Here, “may” is doing a lot of work.
That outcome is conditional. It depends on institutions, norms, shared language, and successful integration over time. It is not an automatic by-product of demographic change, still less a magic formula that turns heterogeneity into cohesion by moral declaration. Putnam’s own formulation was that the central challenge for diversifying societies is to create a new, broader sense of “we.”

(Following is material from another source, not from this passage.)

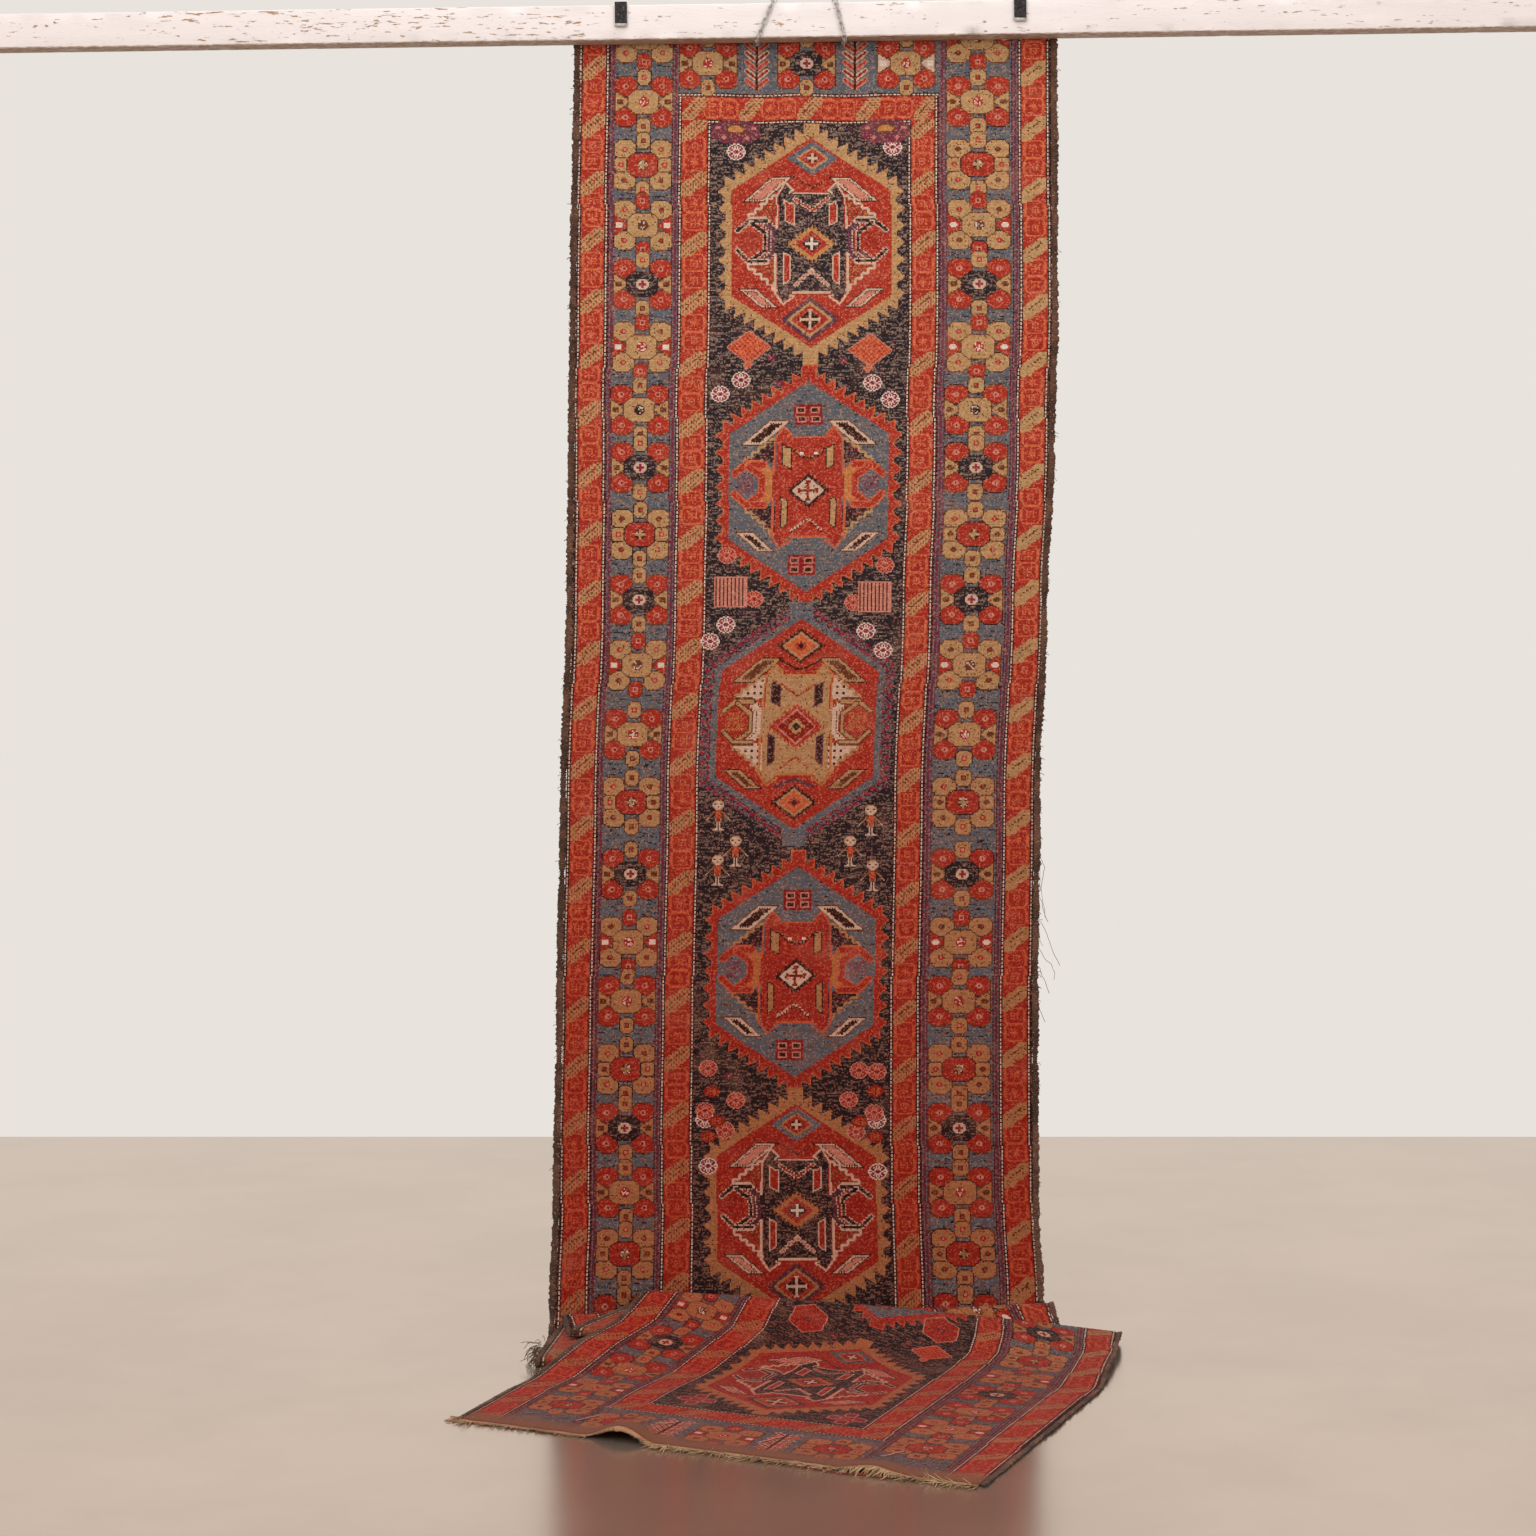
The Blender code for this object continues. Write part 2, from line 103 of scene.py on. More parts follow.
LEVELS = [
    Level(2.90, -0.512, 0.531),
    Level(2.81, -0.513, 0.533),
    Level(2.24, -0.522, 0.535),
    Level(1.92, -0.526, 0.528),
    Level(1.59, -0.530, 0.513),
    Level(1.16, -0.543, 0.497),
    Level(0.73, -0.551, 0.492),
    Level(0.29, -0.559, 0.494),
    Level(0.08, -0.567, 0.505),
]
FOLDS = [
    Fold("heel", 0.045, 2, (-0.569, 0.000, 0.000), (-0.030, 0.000, 0.000), (0.507, -0.004, 0.000)),
    Fold("tuck_low", 0.008, 2, (-0.575, -0.280, 0.000), (-0.033, -0.125, 0.000), (0.510, -0.036, 0.000)),
    Fold("tuck_high", 0.008, 0, (-0.575, -0.280, 0.016), (-0.033, -0.125, 0.016), (0.510, -0.036, 0.016)),
    Fold("ridge_back", 0.009, 2, (-0.539, -0.040, 0.036), (-0.008, -0.033, 0.045), (0.521, -0.016, 0.074)),
    Fold("ridge_front", 0.009, 0, (-0.539, -0.042, 0.055), (-0.008, -0.038, 0.063), (0.523, -0.036, 0.074)),
    Fold("apron", 0.012, 1, (-0.529, -0.100, 0.046), (0.027, -0.075, 0.041), (0.544, -0.068, 0.004)),
    Fold("pleat_low", 0.008, 1, (-0.513, -0.170, 0.035), (0.077, -0.112, 0.026), (0.592, -0.135, 0.000)),
    Fold("pleat_high", 0.008, 0, (-0.513, -0.170, 0.051), (0.077, -0.112, 0.045), (0.592, -0.135, 0.016)),
    Fold("crest_low", 0.010, 2, (-0.361, -0.050, 0.090), (0.152, -0.060, 0.058), (0.665, -0.068, 0.001)),
    Fold("crest_high", 0.010, 0, (-0.361, -0.050, 0.110), (0.152, -0.060, 0.078), (0.665, -0.068, 0.021)),
    Fold("knee", 0.060, 1, (-0.418, -0.160, 0.066), (0.132, -0.150, 0.038), (0.650, -0.150, 0.025)),
    Fold("shin", 0.080, 1, (-0.493, -0.235, 0.042), (0.107, -0.210, 0.016), (0.635, -0.215, 0.009)),
    Fold("toe", 0.120, 1, (-0.578, -0.385, 0.001), (0.057, -0.300, 0.000), (0.612, -0.300, 0.000)),
    Fold("turn", 0.200, 2, (-0.617, -0.473, 0.000), (-0.020, -0.461, 0.000), (0.576, -0.450, 0.000)),
    Fold("end", 0.0, 24, (-0.687, -0.673, 0.0), (-0.201, -0.888, 0.0), (0.284, -1.104, 0.0)),
]
LIFTS = [
    Lift(0.330, 0.00, 0.075, 0.190, 0.024),
    Lift(0.800, 0.00, 0.070, 0.110, 0.010),
    Lift(1.000, 0.86, 0.110, 0.160, 0.012),
]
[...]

Possibility is not inevitability.
What raises the stakes is that the costs of lower trust do not fall evenly. They hit hardest where social capital is already thin: poorer neighborhoods, fragile communities, institutions with less slack, places where informal cooperation matters most. When trust declines there, the result is weaker networks, less mutual aid, and more pressure on systems already under strain. Social capital is not a decorative extra. It is part of what makes communities safer, healthier, and more governable.
Ignoring that does not make a society humane. It makes it less prepared.
“A slogan that cannot admit costs cannot guide policy.”
A serious discussion of diversity would start there. It would admit trade-offs. It would separate moral claims from empirical ones. It would stop pretending every objection is a moral stain and start asking the harder question: under what conditions can diversity be made compatible with trust, reciprocity, and shared civic life?
That is the real task. Not chanting the slogan more loudly. Not treating doubt as heresy. Not hiding a contested empirical claim inside a morally untouchable one.
In the end, societies that do that are not being honest. They are buying social peace on credit and hoping the bill never comes due.

References
- Robert D. Putnam, “E Pluribus Unum: Diversity and Community in the Twenty-first Century,” Scandinavian Political Studies 30, no. 2 (2007).
- Peter Thisted Dinesen, Merlin Schaeffer, and Kim Mannemar Sønderskov, “Ethnic Diversity and Social Trust: A Narrative and Meta-Analytical Review,” Annual Review of Political Science 23 (2020).
- Michael Jonas, “The Downside of Diversity,” Boston Globe, August 5, 2007.